- [The problem]: Locate every line in the records below that holds the word "origin" and return each one.

- [Data for processing]:
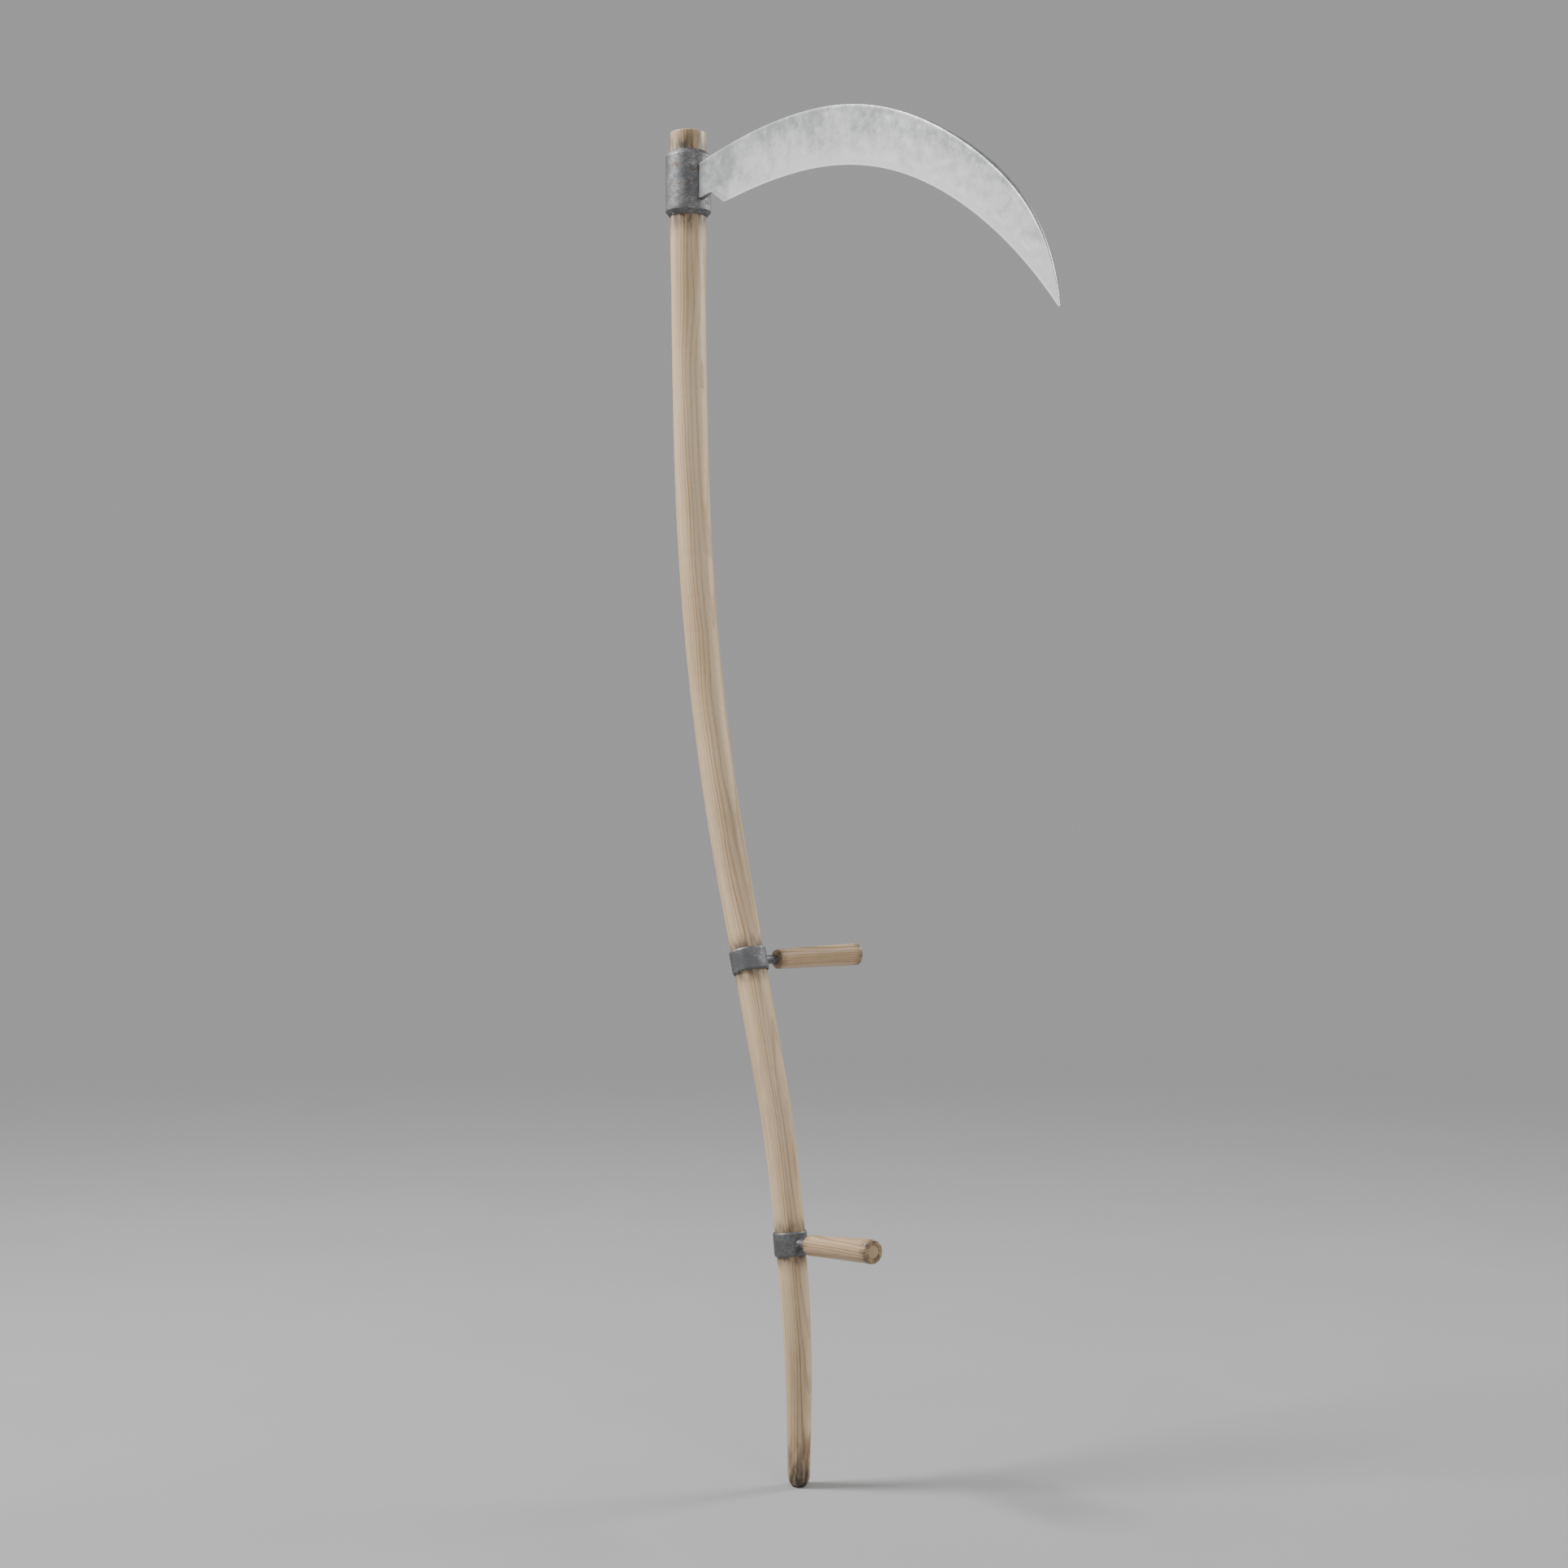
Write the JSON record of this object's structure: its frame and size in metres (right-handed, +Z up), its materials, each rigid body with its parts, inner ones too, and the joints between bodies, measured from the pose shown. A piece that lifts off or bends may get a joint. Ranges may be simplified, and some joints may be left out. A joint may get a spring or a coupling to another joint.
{
  "type": "hand scythe",
  "caption": "Hand scythe: long S-curved wooden pole with a crescent steel blade wedged into an iron head collar, and turned wooden side grips on iron ring bolts.",
  "frame": {"origin": "centre of the small flat on the butt of the pole, where it stands", "axes": "+Z up the pole towards the head, +X the way the blade points, +Y away from the blade's flat front face and the way the upper grip points"},
  "size_m": [0.7223, 0.1877, 1.6065],
  "materials": {
    "pole_wood": "pale steam-bent ash, smooth, oiled and hand-worn",
    "grip_wood": "turned ash, smooth and hand-polished",
    "plug_wood": "turned hardwood plug, end grain",
    "blade_steel": "hammered and ground carbon steel, light patina",
    "forged_iron": "forged iron, dark scale rubbed bright on the edges",
    "wedge_iron": "forged iron wedge, hammered end",
    "nail_iron": "hand-made iron nails, hammered heads",
    "screw_steel": "plain steel, dull",
    "pad_brass": "brass disc, dull",
    "leather": "thin vegetable-tanned leather strip"
  },
  "bodies": {
    "pole": {"snath": "pole_wood", "head_collar": "forged_iron", "collar_nail_top": "nail_iron", "collar_nail_bottom": "nail_iron"},
    "blade": {"blade": "blade_steel"},
    "wedge": {"tang_wedge": "wedge_iron"},
    "upper_liner": {"upper_liner": "leather"},
    "upper_ring": {"upper_ring_bolt": "forged_iron", "upper_washer": "screw_steel", "upper_nut": "screw_steel"},
    "upper_pad": {"upper_screw_pad": "pad_brass"},
    "upper_screw": {"upper_set_screw": "screw_steel"},
    "upper_grip": {"upper_grip": "grip_wood", "upper_plug": "plug_wood"},
    "lower_liner": {"lower_liner": "leather"},
    "lower_ring": {"lower_ring_bolt": "forged_iron", "lower_washer": "screw_steel", "lower_nut": "screw_steel"},
    "lower_pad": {"lower_screw_pad": "pad_brass"},
    "lower_screw": {"lower_set_screw": "screw_steel"},
    "lower_grip": {"lower_grip": "grip_wood", "lower_plug": "plug_wood"}
  },
  "joints": [
    {"name": "blade_draw", "type": "slide", "parent": "pole", "child": "blade", "axis": [0.989, 0, 0.1478], "range_m": [0, 0.05]},
    {"name": "wedge_draw", "type": "slide", "parent": "pole", "child": "wedge", "axis": [-0.989, 0, -0.1478], "range_m": [0, 0.05]},
    {"name": "upper_height", "type": "slide", "parent": "pole", "child": "upper_liner", "axis": [0.3137, 0, -0.9495], "range_m": [0, 0.08]},
    {"name": "upper_swivel", "type": "hinge", "parent": "upper_liner", "child": "upper_ring", "pos_m": [-0.10217, 0, 0.5995], "axis": [-0.3137, 0, 0.9495], "range_deg": [-75, 75]},
    {"name": "upper_spin", "type": "hinge", "parent": "upper_ring", "child": "upper_grip", "pos_m": [-0.10217, 0.098, 0.5995], "axis": [0, 1, 0], "continuous": true},
    {"name": "upper_screw_travel", "type": "slide", "parent": "upper_ring", "child": "upper_pad", "axis": [-0.7778, 0.5736, -0.2569], "range_m": [0, 0.0016]},
    {"name": "upper_screw_turn", "type": "hinge", "parent": "upper_pad", "child": "upper_screw", "pos_m": [-0.12317, 0.01549, 0.59256], "axis": [-0.7778, 0.5736, -0.2569], "range_deg": [0, 720]},
    {"name": "lower_height", "type": "slide", "parent": "pole", "child": "lower_liner", "axis": [0.1426, 0, -0.9898], "range_m": [0, 0.03]},
    {"name": "lower_swivel", "type": "hinge", "parent": "lower_liner", "child": "lower_ring", "pos_m": [-0.01651, 0, 0.278], "axis": [-0.1426, 0, 0.9898], "range_deg": [-75, 75]},
    {"name": "lower_spin", "type": "hinge", "parent": "lower_ring", "child": "lower_grip", "pos_m": [0.08088, 0, 0.28892], "axis": [0.9938, 0, 0.1115], "continuous": true},
    {"name": "lower_screw_travel", "type": "slide", "parent": "lower_ring", "child": "lower_pad", "axis": [-0.8108, 0.5736, -0.1168], "range_m": [0, 0.0016]},
    {"name": "lower_screw_turn", "type": "hinge", "parent": "lower_pad", "child": "lower_screw", "pos_m": [-0.0384, 0.01549, 0.27485], "axis": [-0.8108, 0.5736, -0.1168], "range_deg": [0, 720]}
  ],
  "couplings": [
    {"joint": "upper_screw_turn", "follows": "upper_screw_travel", "rad_per_m": 7854},
    {"joint": "lower_screw_turn", "follows": "lower_screw_travel", "rad_per_m": 7854}
  ]
}
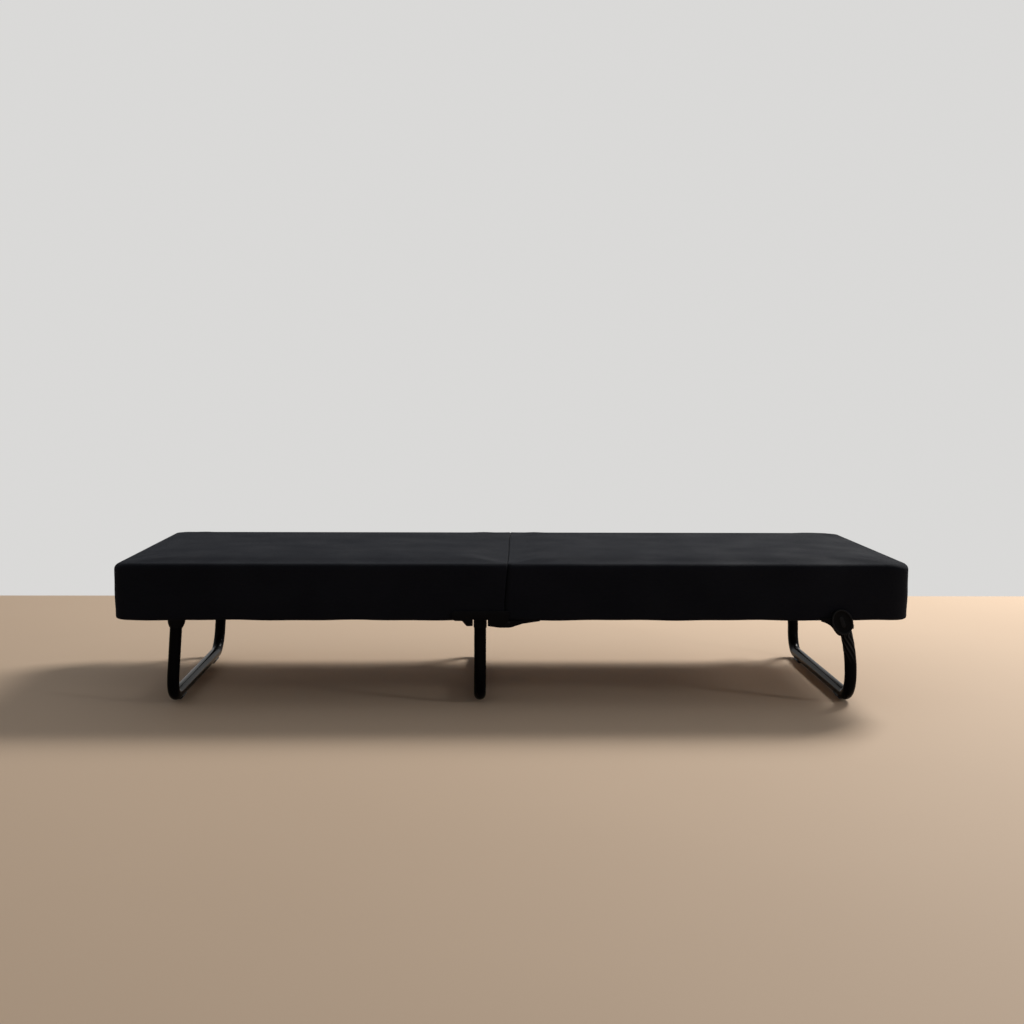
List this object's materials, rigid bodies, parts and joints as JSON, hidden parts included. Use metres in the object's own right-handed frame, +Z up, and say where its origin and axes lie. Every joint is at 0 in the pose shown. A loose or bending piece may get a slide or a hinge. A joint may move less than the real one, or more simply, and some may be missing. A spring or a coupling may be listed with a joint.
{
  "type": "folding bed",
  "caption": "Low single folding bed: two boxed fabric pads on steel frames, hinged under their seam, on U-shaped fold-in legs.",
  "frame": {"origin": "on the floor, under the middle of the open bed's overall box", "axes": "+X along the bed to the end with the knuckle caps, +Y away from the front, +Z up"},
  "size_m": [1.83, 0.7764, 0.342],
  "materials": {
    "cover_cloth": "plain black woven polyester, matt",
    "foam": "open-cell foam",
    "frame_paint": "satin black powder coat",
    "leg_paint": "semi-gloss black stoved enamel",
    "plate_paint": "satin black powder coat",
    "cap_plastic": "satin moulded",
    "black_plastic": "moulded",
    "glide_plastic": "moulded nylon",
    "bright_steel": "zinc plated",
    "black_steel": "black zinc plated",
    "slat_wood": "birch, unvarnished"
  },
  "bodies": {
    "left_half": {"left_cover": "cover_cloth", "left_foam_core": "foam", "left_side_rails": "frame_paint", "left_cross_tubes": "frame_paint", "left_rail_plugs": "black_plastic", "left_slats": "slat_wood", "left_slat_holders": "black_plastic", "left_leg_axles": "bright_steel", "left_leg_washers": "bright_steel", "left_leg_stops": "frame_paint", "centre_leg_axles": "bright_steel", "centre_leg_washers": "bright_steel", "centre_leg_stops": "frame_paint", "hinge_inner_plates": "frame_paint", "hinge_outer_plates": "plate_paint", "hinge_outer_studs": "black_steel", "hinge_pins": "black_steel", "hinge_retainers": "bright_steel"},
    "right_half": {"right_cover": "cover_cloth", "right_foam_core": "foam", "right_side_rails": "frame_paint", "right_cross_tubes": "frame_paint", "right_rail_plugs": "black_plastic", "right_slats": "slat_wood", "right_slat_holders": "black_plastic", "right_leg_axles": "bright_steel", "right_leg_washers": "bright_steel", "right_leg_stops": "frame_paint", "hinge_tapered_plates": "plate_paint", "knuckle_plates": "plate_paint", "knuckle_caps": "cap_plastic", "knuckle_studs": "black_steel", "lever_pins": "black_steel"},
    "left_leg": {"left_leg_tube": "leg_paint", "left_leg_collars": "plate_paint", "left_leg_bushes": "glide_plastic", "left_leg_glides": "glide_plastic"},
    "centre_leg": {"centre_leg_tube": "leg_paint", "centre_leg_collars": "plate_paint", "centre_leg_bushes": "glide_plastic", "centre_leg_glides": "glide_plastic"},
    "right_leg": {"right_leg_tube": "leg_paint", "right_leg_collars": "plate_paint", "right_leg_bushes": "glide_plastic", "right_leg_glides": "glide_plastic"},
    "front_lever": {"front_thumb_lever": "black_plastic"},
    "rear_lever": {"rear_thumb_lever": "black_plastic"}
  },
  "joints": [
    {"name": "fold", "type": "hinge", "parent": "left_half", "child": "right_half", "pos_m": [-0.014, 0, 0.203], "axis": [0, 1, 0], "range_deg": [0, 180]},
    {"name": "left_leg_fold", "type": "hinge", "parent": "left_half", "child": "left_leg", "pos_m": [-0.778, 0, 0.225], "axis": [0, -1, 0], "range_deg": [0, 94]},
    {"name": "centre_leg_fold", "type": "hinge", "parent": "left_half", "child": "centre_leg", "pos_m": [-0.079, 0, 0.225], "axis": [0, 1, 0], "range_deg": [0, 90]},
    {"name": "right_leg_fold", "type": "hinge", "parent": "right_half", "child": "right_leg", "pos_m": [0.762, 0, 0.225], "axis": [0, 1, 0], "range_deg": [0, 97.1]},
    {"name": "front_lever_press", "type": "hinge", "parent": "right_half", "child": "front_lever", "pos_m": [0.753, -0.3785, 0.195], "axis": [0, 1, 0], "range_deg": [0, 10], "stiffness_Nm_per_rad": 0.2, "springref_deg": -11.46},
    {"name": "rear_lever_press", "type": "hinge", "parent": "right_half", "child": "rear_lever", "pos_m": [0.753, 0.3785, 0.195], "axis": [0, 1, 0], "range_deg": [0, 10], "stiffness_Nm_per_rad": 0.2, "springref_deg": -11.46}
  ],
  "couplings": [
    {"joint": "left_leg_fold", "follows": "fold", "ratio": 0.52222},
    {"joint": "centre_leg_fold", "follows": "fold", "ratio": 0.5},
    {"joint": "right_leg_fold", "follows": "fold", "ratio": 0.53944}
  ]
}
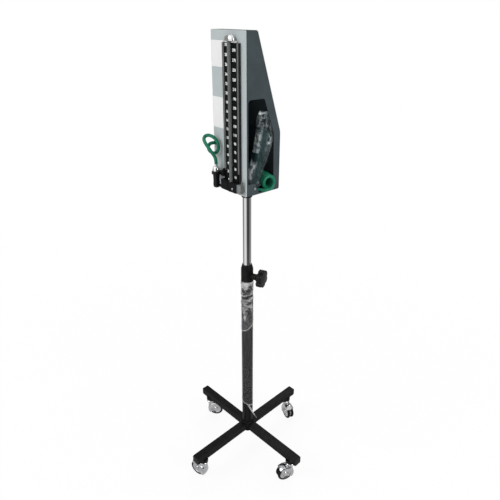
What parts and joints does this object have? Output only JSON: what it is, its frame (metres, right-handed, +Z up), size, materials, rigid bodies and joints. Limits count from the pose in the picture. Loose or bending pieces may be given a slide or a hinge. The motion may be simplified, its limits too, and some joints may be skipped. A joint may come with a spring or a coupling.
{
  "type": "mercury sphygmomanometer stand",
  "caption": "Floor-standing mercury sphygmomanometer: tall scale head with a side cuff compartment and green hose, on a telescoping pole and a cross base with casters.",
  "frame": {"origin": "on the floor under the pole's axis", "axes": "+Z up, -Y towards the person who reads the scale, +X towards the side window"},
  "size_m": [0.4206, 0.4206, 1.217],
  "materials": {
    "black_base": "satin",
    "black_pole": "satin",
    "black_plastic": "matte",
    "black_gloss": "gloss",
    "zinc_steel": "satin",
    "brass_insert": "satin",
    "white_plastic": "satin",
    "chrome_tube": "polished",
    "chrome_trim": "polished",
    "chrome_caster": "polished",
    "slate_paint": "satin",
    "grey_paint": "satin",
    "white_plate": "satin",
    "black_channel": "satin",
    "bright_rail": "satin",
    "scale_black": "gloss",
    "clear_glass": "clear",
    "mercury_metal": "polished",
    "black_rubber": "matte",
    "green_rubber": "satin",
    "grey_plastic": "satin",
    "teal_cloth": "woven",
    "dark_strap": "woven",
    "black_tyre": "matte"
  },
  "bodies": {
    "base": {"base_hub": "black_base", "legs": "black_base", "leg_end_caps": "black_plastic", "caster_sockets": "black_plastic", "column": "black_pole", "column_plug": "zinc_steel", "column_bolt": "zinc_steel", "clamp_collar": "black_plastic", "clamp_nut": "brass_insert"},
    "pad": {"clamp_pad": "brass_insert"},
    "clamp": {"clamp_screw": "zinc_steel", "clamp_knob": "black_plastic"},
    "guide": {"tube_bush": "white_plastic"},
    "head": {"inner_tube": "chrome_tube", "head_socket": "black_base", "head_screws": "zinc_steel", "rear_housing": "slate_paint", "front_panel": "grey_paint", "blank_plates": "white_plate", "scale_channel": "black_channel", "scale_rails": "bright_rail", "scale_strip": "scale_black", "glass_tube": "clear_glass", "mercury": "mercury_metal", "base_block": "black_plastic", "block_cover": "black_plastic", "gaskets": "black_rubber", "top_seat": "white_plastic", "top_cap": "chrome_trim", "valve_seat": "grey_plastic", "reservoir_body": "black_gloss", "reservoir_cap": "chrome_trim", "reservoir_arm": "black_plastic", "hose_grommet": "black_rubber", "loop_hose": "green_rubber", "hose_leads": "green_rubber", "hose_coil": "green_rubber", "tube_connector": "white_plastic", "cuff": "teal_cloth", "cuff_strap": "dark_strap", "cuff_tubes": "black_rubber", "bulb": "black_rubber", "bulb_end_valve": "chrome_trim", "release_valve": "chrome_trim"},
    "lever": {"valve_lever": "bright_rail"},
    "needle": {"release_pin": "zinc_steel"},
    "release": {"release_knob": "chrome_trim"},
    "swivel_front": {"caster_front_housing": "chrome_caster"},
    "wheels_front": {"caster_front_tyres": "black_tyre", "caster_front_discs": "chrome_caster"},
    "swivel_right": {"caster_right_housing": "chrome_caster"},
    "wheels_right": {"caster_right_tyres": "black_tyre", "caster_right_discs": "chrome_caster"},
    "swivel_back": {"caster_back_housing": "chrome_caster"},
    "wheels_back": {"caster_back_tyres": "black_tyre", "caster_back_discs": "chrome_caster"},
    "swivel_left": {"caster_left_housing": "chrome_caster"},
    "wheels_left": {"caster_left_tyres": "black_tyre", "caster_left_discs": "chrome_caster"}
  },
  "joints": [
    {"name": "height", "type": "slide", "parent": "base", "child": "guide", "axis": [0, 0, 1], "range_m": [-0.125, 0.28]},
    {"name": "head_swivel", "type": "hinge", "parent": "guide", "child": "head", "pos_m": [0, 0, 0.6], "axis": [0, 0, 1], "continuous": true},
    {"name": "clamp_pad_slide", "type": "slide", "parent": "base", "child": "pad", "axis": [0.9205, 0.3907, 0], "range_m": [0, 0.0025]},
    {"name": "clamp_screw_turn", "type": "hinge", "parent": "pad", "child": "clamp", "pos_m": [0, 0, 0.614], "axis": [0.9205, 0.3907, 0], "range_deg": [0, 720]},
    {"name": "lever_turn", "type": "hinge", "parent": "head", "child": "lever", "pos_m": [0.0525, -0.058, 0.877], "axis": [1, 0, 0], "range_deg": [0, 90]},
    {"name": "needle_slide", "type": "slide", "parent": "head", "child": "needle", "axis": [1, 0, 0], "range_m": [0, 0.0014]},
    {"name": "release_turn", "type": "hinge", "parent": "needle", "child": "release", "pos_m": [-0.029, 0.01, 0.942], "axis": [1, 0, 0], "range_deg": [0, 720]},
    {"name": "caster_front_swivel", "type": "hinge", "parent": "base", "child": "swivel_front", "pos_m": [0.01231, -0.18058, 0.064], "axis": [0, 0, 1], "continuous": true},
    {"name": "caster_front_roll", "type": "hinge", "parent": "swivel_front", "child": "wheels_front", "pos_m": [-0.00508, -0.18524, 0.023], "axis": [0.2588, -0.9659, 0], "continuous": true},
    {"name": "caster_right_swivel", "type": "hinge", "parent": "base", "child": "swivel_right", "pos_m": [0.18058, 0.01231, 0.064], "axis": [0, 0, 1], "continuous": true},
    {"name": "caster_right_roll", "type": "hinge", "parent": "swivel_right", "child": "wheels_right", "pos_m": [0.17442, -0.0046, 0.023], "axis": [0.9397, -0.342, 0], "continuous": true},
    {"name": "caster_back_swivel", "type": "hinge", "parent": "base", "child": "swivel_back", "pos_m": [-0.01231, 0.18058, 0.064], "axis": [0, 0, 1], "continuous": true},
    {"name": "caster_back_roll", "type": "hinge", "parent": "swivel_back", "child": "wheels_back", "pos_m": [0.00508, 0.17592, 0.023], "axis": [0.2588, 0.9659, 0], "continuous": true},
    {"name": "caster_left_swivel", "type": "hinge", "parent": "base", "child": "swivel_left", "pos_m": [-0.18058, -0.01231, 0.064], "axis": [0, 0, 1], "continuous": true},
    {"name": "caster_left_roll", "type": "hinge", "parent": "swivel_left", "child": "wheels_left", "pos_m": [-0.16785, 0.00042, 0.023], "axis": [-0.7071, 0.7071, 0], "continuous": true}
  ],
  "couplings": [
    {"joint": "clamp_screw_turn", "follows": "clamp_pad_slide", "rad_per_m": 5026.5},
    {"joint": "release_turn", "follows": "needle_slide", "rad_per_m": 8976}
  ]
}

- [Problem solution]:
  "frame": {"origin": "centre of the small flat on the butt of the pole, where it stands", "axes": "+Z up the pole towards the head, +X the way the blade points, +Y away from the blade's flat front face and the way the upper grip points"},
List this object's materials, rigid bodies, parts and joints as JSON, hidden parts included. Use metres in the object's own right-handed frame, +Z up, and say where its origin and axes lie. Every joint is at 0 in the pose shown. A loose or bending piece may get a slide or a hinge. A joint may move less than the real one, or more simply, and some may be missing. A spring or a coupling may be listed with a joint.
  "frame": {"origin": "on the floor, under the middle of the open bed's overall box", "axes": "+X along the bed to the end with the knuckle caps, +Y away from the front, +Z up"},
  "frame": {"origin": "on the floor under the pole's axis", "axes": "+Z up, -Y towards the person who reads the scale, +X towards the side window"},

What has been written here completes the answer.